Diagnostics and semantic errors

Learning objective

  • Interpret diagnostics quickly and choose the right fix path.

Key syntax

Line 2, column 12: Incompatible return type: expected int but got string

Examples

  • Common diagnostics:
  • undeclared variable
  • unknown function or class
  • wrong argument count
  • incompatible assignment or return type
  • return outside function
  • cyclic import or missing symbol

Frequent diagnostics and quick fixes

  • Undeclared variable: 'x'

- Cause: variable not declared in current scope. - Fix: declare with let/const or reference the correct symbol.

  • Unknown function or class: 'Foo'

- Cause: missing import, typo, or wrong symbol name. - Fix: add import and verify exact identifier.

  • Incorrect number of arguments for 'fn': A != B

- Cause: call does not match function/method signature. - Fix: update call arguments or signature.

  • Cannot initialize 'x' of type list<T> with list<any>

- Cause: incompatible inferred list type. - Fix: use a typed declaration (let x: list<T> = []) or compatible values.

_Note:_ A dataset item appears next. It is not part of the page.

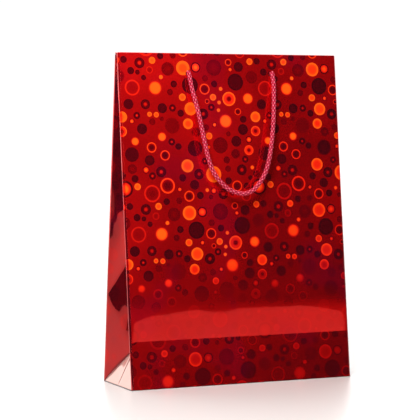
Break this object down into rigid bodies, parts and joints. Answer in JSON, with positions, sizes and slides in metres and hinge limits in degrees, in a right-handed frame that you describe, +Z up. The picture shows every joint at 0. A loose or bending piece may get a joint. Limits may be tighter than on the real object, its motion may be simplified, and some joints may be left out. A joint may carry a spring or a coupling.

  • Cannot call member 'length' on type list<...>

- Cause: length() is not a Lucia list method. - Fix: use len(listValue).

  • Unexpected Token '=' near indexed write

- Cause in older compiler versions: indexed assignment target not enabled. - Current behavior: obj[i] = value; is supported.

Common mistakes

  • Applying quick fix without understanding root cause.
  • Ignoring file/module boundaries when errors come from imports.

Debug workflow

  • Read the first error first. Later diagnostics are often cascade effects.
  • Verify imports and symbol names before touching complex logic.
  • Reduce to a minimal reproducible snippet.
  • Re-run after each fix to confirm the true root cause is solved.

Suggested practice

  • Trigger 3 diagnostics intentionally and fix each with explanation.